__What the exercise asks__:
Copy every record word for word.

=== Material shown ===

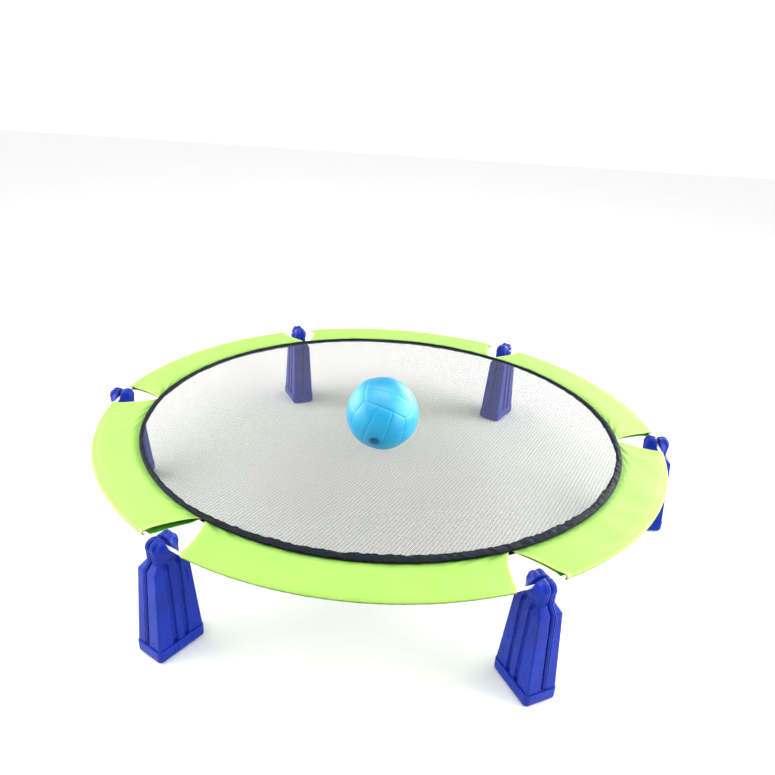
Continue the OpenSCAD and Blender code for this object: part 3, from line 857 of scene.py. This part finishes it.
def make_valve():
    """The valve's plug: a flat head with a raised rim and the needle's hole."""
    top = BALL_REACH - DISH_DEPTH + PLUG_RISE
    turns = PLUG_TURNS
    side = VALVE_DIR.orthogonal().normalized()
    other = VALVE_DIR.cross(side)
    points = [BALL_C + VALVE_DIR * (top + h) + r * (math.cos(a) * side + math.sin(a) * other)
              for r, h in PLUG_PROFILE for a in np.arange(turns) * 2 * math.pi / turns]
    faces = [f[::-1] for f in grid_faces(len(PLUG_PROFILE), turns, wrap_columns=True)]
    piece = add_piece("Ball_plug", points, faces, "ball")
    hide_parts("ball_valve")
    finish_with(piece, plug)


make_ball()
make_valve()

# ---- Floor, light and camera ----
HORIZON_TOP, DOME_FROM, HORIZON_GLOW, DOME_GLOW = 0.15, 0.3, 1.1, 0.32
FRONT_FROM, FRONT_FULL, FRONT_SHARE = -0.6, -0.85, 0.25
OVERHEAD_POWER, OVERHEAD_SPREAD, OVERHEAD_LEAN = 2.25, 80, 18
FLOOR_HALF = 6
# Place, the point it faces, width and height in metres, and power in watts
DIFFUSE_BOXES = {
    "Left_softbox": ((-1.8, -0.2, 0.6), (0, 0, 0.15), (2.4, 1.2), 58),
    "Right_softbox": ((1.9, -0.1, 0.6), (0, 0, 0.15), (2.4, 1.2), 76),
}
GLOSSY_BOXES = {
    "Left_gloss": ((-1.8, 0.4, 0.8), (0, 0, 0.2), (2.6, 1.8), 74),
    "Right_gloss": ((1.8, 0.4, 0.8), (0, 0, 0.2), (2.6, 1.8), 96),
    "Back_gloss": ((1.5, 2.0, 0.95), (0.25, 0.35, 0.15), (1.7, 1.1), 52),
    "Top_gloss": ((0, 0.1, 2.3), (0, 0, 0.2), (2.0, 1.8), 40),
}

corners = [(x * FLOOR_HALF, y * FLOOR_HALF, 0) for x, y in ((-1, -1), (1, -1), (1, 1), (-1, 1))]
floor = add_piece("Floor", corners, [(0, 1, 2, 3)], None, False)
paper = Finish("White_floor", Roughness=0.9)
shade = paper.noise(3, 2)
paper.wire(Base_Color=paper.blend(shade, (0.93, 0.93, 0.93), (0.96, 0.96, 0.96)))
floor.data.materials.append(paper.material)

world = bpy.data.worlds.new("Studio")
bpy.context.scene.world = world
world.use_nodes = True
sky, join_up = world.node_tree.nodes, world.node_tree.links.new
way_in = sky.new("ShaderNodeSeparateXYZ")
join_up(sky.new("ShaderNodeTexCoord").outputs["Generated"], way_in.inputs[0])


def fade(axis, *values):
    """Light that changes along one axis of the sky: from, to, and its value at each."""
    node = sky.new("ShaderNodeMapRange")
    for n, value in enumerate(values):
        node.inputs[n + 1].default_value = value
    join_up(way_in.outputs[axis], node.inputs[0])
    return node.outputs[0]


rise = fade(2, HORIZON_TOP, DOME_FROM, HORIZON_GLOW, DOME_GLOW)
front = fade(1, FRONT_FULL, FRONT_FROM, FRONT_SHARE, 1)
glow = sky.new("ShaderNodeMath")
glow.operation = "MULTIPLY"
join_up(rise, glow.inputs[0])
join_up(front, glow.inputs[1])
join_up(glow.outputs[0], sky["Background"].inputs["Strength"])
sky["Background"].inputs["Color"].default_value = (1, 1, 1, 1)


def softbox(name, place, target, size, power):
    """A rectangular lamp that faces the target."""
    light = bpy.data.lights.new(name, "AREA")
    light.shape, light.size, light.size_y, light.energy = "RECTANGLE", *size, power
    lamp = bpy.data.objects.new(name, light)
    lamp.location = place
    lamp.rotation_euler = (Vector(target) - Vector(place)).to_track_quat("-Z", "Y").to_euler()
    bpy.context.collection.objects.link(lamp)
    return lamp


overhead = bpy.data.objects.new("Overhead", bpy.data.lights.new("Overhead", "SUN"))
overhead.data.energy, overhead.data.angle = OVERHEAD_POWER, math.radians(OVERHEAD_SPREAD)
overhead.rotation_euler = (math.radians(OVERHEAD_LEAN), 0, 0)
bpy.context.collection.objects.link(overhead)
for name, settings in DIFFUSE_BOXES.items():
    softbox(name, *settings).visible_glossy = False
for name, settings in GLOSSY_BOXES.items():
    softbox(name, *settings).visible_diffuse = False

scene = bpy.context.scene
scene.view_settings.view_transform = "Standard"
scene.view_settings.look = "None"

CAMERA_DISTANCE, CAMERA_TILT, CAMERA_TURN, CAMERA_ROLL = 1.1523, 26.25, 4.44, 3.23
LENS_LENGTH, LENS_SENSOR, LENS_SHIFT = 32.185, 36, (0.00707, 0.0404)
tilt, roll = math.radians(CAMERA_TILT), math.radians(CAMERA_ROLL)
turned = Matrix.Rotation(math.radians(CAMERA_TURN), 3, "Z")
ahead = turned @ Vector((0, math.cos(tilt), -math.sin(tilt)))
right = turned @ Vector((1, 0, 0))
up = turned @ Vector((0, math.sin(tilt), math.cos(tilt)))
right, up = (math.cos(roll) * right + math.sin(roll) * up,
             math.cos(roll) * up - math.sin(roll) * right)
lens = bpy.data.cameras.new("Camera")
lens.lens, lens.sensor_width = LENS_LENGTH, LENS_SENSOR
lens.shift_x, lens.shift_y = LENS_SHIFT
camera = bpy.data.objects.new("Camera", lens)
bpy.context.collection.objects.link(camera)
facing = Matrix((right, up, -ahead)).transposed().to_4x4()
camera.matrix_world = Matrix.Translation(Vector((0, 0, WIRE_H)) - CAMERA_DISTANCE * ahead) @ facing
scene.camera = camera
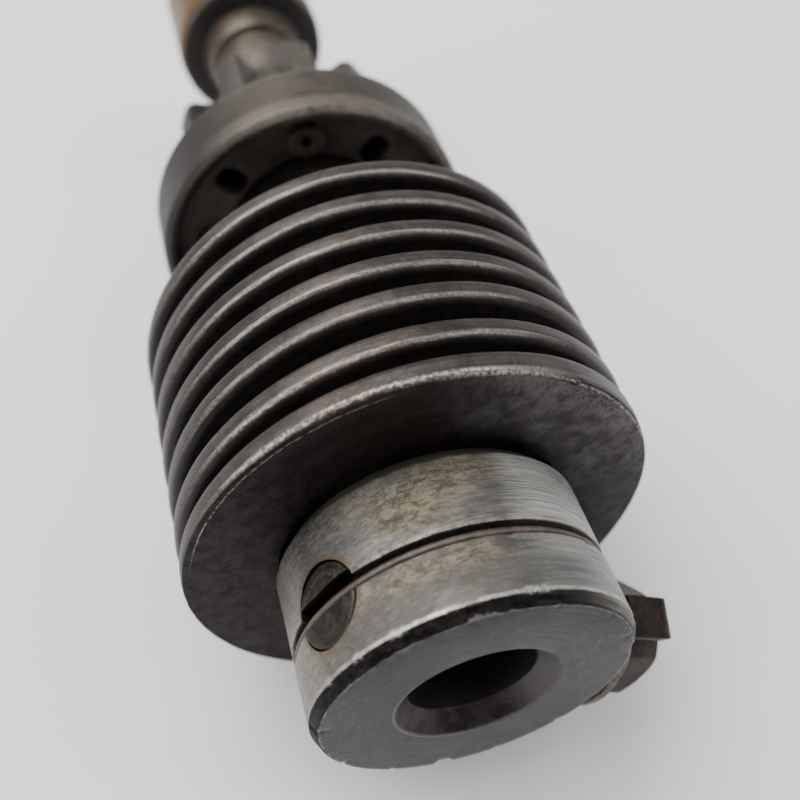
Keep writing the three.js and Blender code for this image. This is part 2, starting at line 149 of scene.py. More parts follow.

===

__Reply to the exercise__:
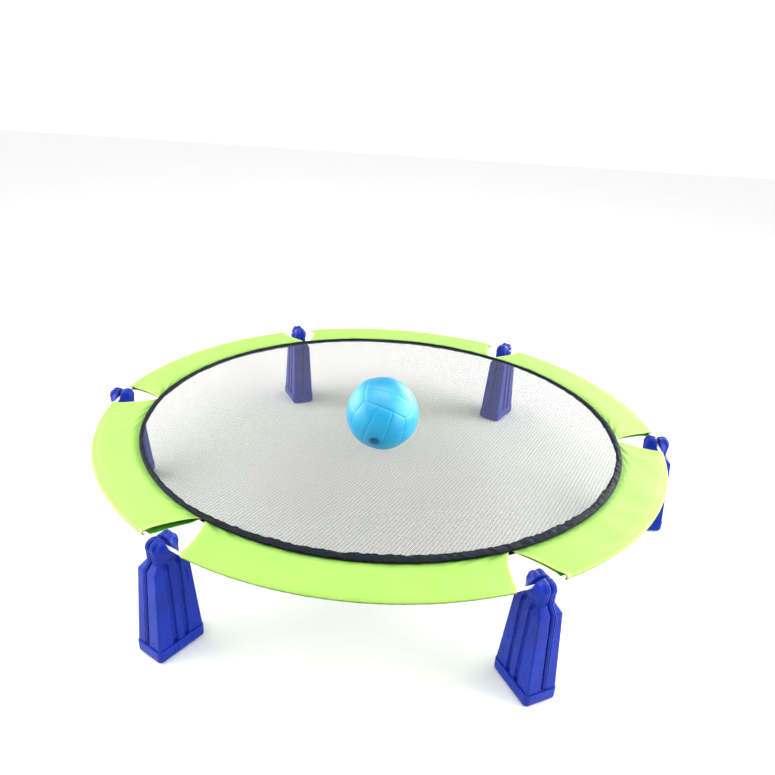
Continue the OpenSCAD and Blender code for this object: part 3, from line 857 of scene.py. This part finishes it.
def make_valve():
    """The valve's plug: a flat head with a raised rim and the needle's hole."""
    top = BALL_REACH - DISH_DEPTH + PLUG_RISE
    turns = PLUG_TURNS
    side = VALVE_DIR.orthogonal().normalized()
    other = VALVE_DIR.cross(side)
    points = [BALL_C + VALVE_DIR * (top + h) + r * (math.cos(a) * side + math.sin(a) * other)
              for r, h in PLUG_PROFILE for a in np.arange(turns) * 2 * math.pi / turns]
    faces = [f[::-1] for f in grid_faces(len(PLUG_PROFILE), turns, wrap_columns=True)]
    piece = add_piece("Ball_plug", points, faces, "ball")
    hide_parts("ball_valve")
    finish_with(piece, plug)


make_ball()
make_valve()

# ---- Floor, light and camera ----
HORIZON_TOP, DOME_FROM, HORIZON_GLOW, DOME_GLOW = 0.15, 0.3, 1.1, 0.32
FRONT_FROM, FRONT_FULL, FRONT_SHARE = -0.6, -0.85, 0.25
OVERHEAD_POWER, OVERHEAD_SPREAD, OVERHEAD_LEAN = 2.25, 80, 18
FLOOR_HALF = 6
# Place, the point it faces, width and height in metres, and power in watts
DIFFUSE_BOXES = {
    "Left_softbox": ((-1.8, -0.2, 0.6), (0, 0, 0.15), (2.4, 1.2), 58),
    "Right_softbox": ((1.9, -0.1, 0.6), (0, 0, 0.15), (2.4, 1.2), 76),
}
GLOSSY_BOXES = {
    "Left_gloss": ((-1.8, 0.4, 0.8), (0, 0, 0.2), (2.6, 1.8), 74),
    "Right_gloss": ((1.8, 0.4, 0.8), (0, 0, 0.2), (2.6, 1.8), 96),
    "Back_gloss": ((1.5, 2.0, 0.95), (0.25, 0.35, 0.15), (1.7, 1.1), 52),
    "Top_gloss": ((0, 0.1, 2.3), (0, 0, 0.2), (2.0, 1.8), 40),
}

corners = [(x * FLOOR_HALF, y * FLOOR_HALF, 0) for x, y in ((-1, -1), (1, -1), (1, 1), (-1, 1))]
floor = add_piece("Floor", corners, [(0, 1, 2, 3)], None, False)
paper = Finish("White_floor", Roughness=0.9)
shade = paper.noise(3, 2)
paper.wire(Base_Color=paper.blend(shade, (0.93, 0.93, 0.93), (0.96, 0.96, 0.96)))
floor.data.materials.append(paper.material)

world = bpy.data.worlds.new("Studio")
bpy.context.scene.world = world
world.use_nodes = True
sky, join_up = world.node_tree.nodes, world.node_tree.links.new
way_in = sky.new("ShaderNodeSeparateXYZ")
join_up(sky.new("ShaderNodeTexCoord").outputs["Generated"], way_in.inputs[0])


def fade(axis, *values):
    """Light that changes along one axis of the sky: from, to, and its value at each."""
    node = sky.new("ShaderNodeMapRange")
    for n, value in enumerate(values):
        node.inputs[n + 1].default_value = value
    join_up(way_in.outputs[axis], node.inputs[0])
    return node.outputs[0]


rise = fade(2, HORIZON_TOP, DOME_FROM, HORIZON_GLOW, DOME_GLOW)
front = fade(1, FRONT_FULL, FRONT_FROM, FRONT_SHARE, 1)
glow = sky.new("ShaderNodeMath")
glow.operation = "MULTIPLY"
join_up(rise, glow.inputs[0])
join_up(front, glow.inputs[1])
join_up(glow.outputs[0], sky["Background"].inputs["Strength"])
sky["Background"].inputs["Color"].default_value = (1, 1, 1, 1)


def softbox(name, place, target, size, power):
    """A rectangular lamp that faces the target."""
    light = bpy.data.lights.new(name, "AREA")
    light.shape, light.size, light.size_y, light.energy = "RECTANGLE", *size, power
    lamp = bpy.data.objects.new(name, light)
    lamp.location = place
    lamp.rotation_euler = (Vector(target) - Vector(place)).to_track_quat("-Z", "Y").to_euler()
    bpy.context.collection.objects.link(lamp)
    return lamp


overhead = bpy.data.objects.new("Overhead", bpy.data.lights.new("Overhead", "SUN"))
overhead.data.energy, overhead.data.angle = OVERHEAD_POWER, math.radians(OVERHEAD_SPREAD)
overhead.rotation_euler = (math.radians(OVERHEAD_LEAN), 0, 0)
bpy.context.collection.objects.link(overhead)
for name, settings in DIFFUSE_BOXES.items():
    softbox(name, *settings).visible_glossy = False
for name, settings in GLOSSY_BOXES.items():
    softbox(name, *settings).visible_diffuse = False

scene = bpy.context.scene
scene.view_settings.view_transform = "Standard"
scene.view_settings.look = "None"

CAMERA_DISTANCE, CAMERA_TILT, CAMERA_TURN, CAMERA_ROLL = 1.1523, 26.25, 4.44, 3.23
LENS_LENGTH, LENS_SENSOR, LENS_SHIFT = 32.185, 36, (0.00707, 0.0404)
tilt, roll = math.radians(CAMERA_TILT), math.radians(CAMERA_ROLL)
turned = Matrix.Rotation(math.radians(CAMERA_TURN), 3, "Z")
ahead = turned @ Vector((0, math.cos(tilt), -math.sin(tilt)))
right = turned @ Vector((1, 0, 0))
up = turned @ Vector((0, math.sin(tilt), math.cos(tilt)))
right, up = (math.cos(roll) * right + math.sin(roll) * up,
             math.cos(roll) * up - math.sin(roll) * right)
lens = bpy.data.cameras.new("Camera")
lens.lens, lens.sensor_width = LENS_LENGTH, LENS_SENSOR
lens.shift_x, lens.shift_y = LENS_SHIFT
camera = bpy.data.objects.new("Camera", lens)
bpy.context.collection.objects.link(camera)
facing = Matrix((right, up, -ahead)).transposed().to_4x4()
camera.matrix_world = Matrix.Translation(Vector((0, 0, WIRE_H)) - CAMERA_DISTANCE * ahead) @ facing
scene.camera = camera
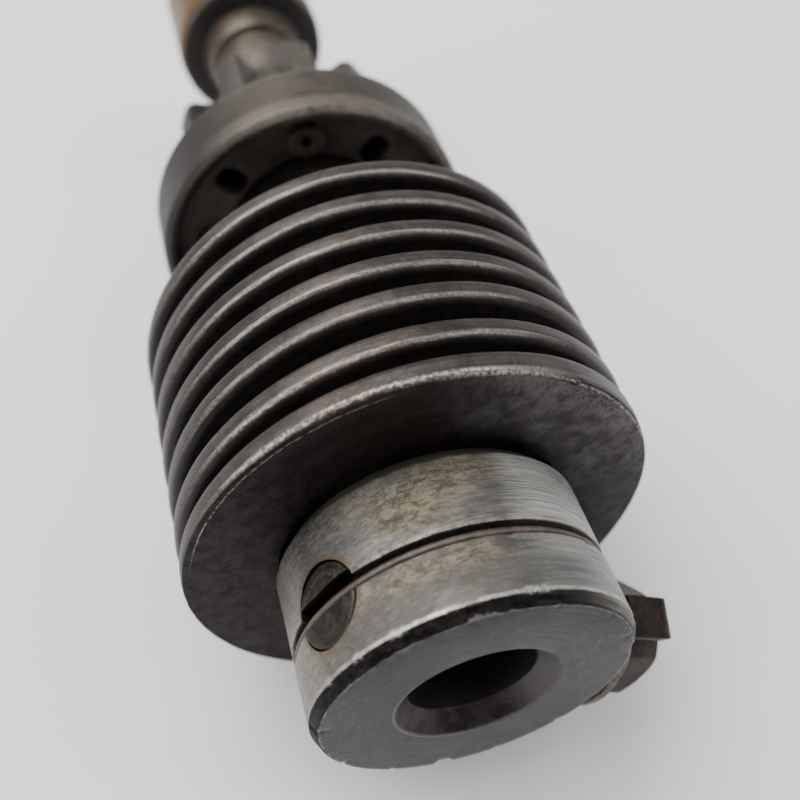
Keep writing the three.js and Blender code for this image. This is part 2, starting at line 149 of scene.py. More parts follow.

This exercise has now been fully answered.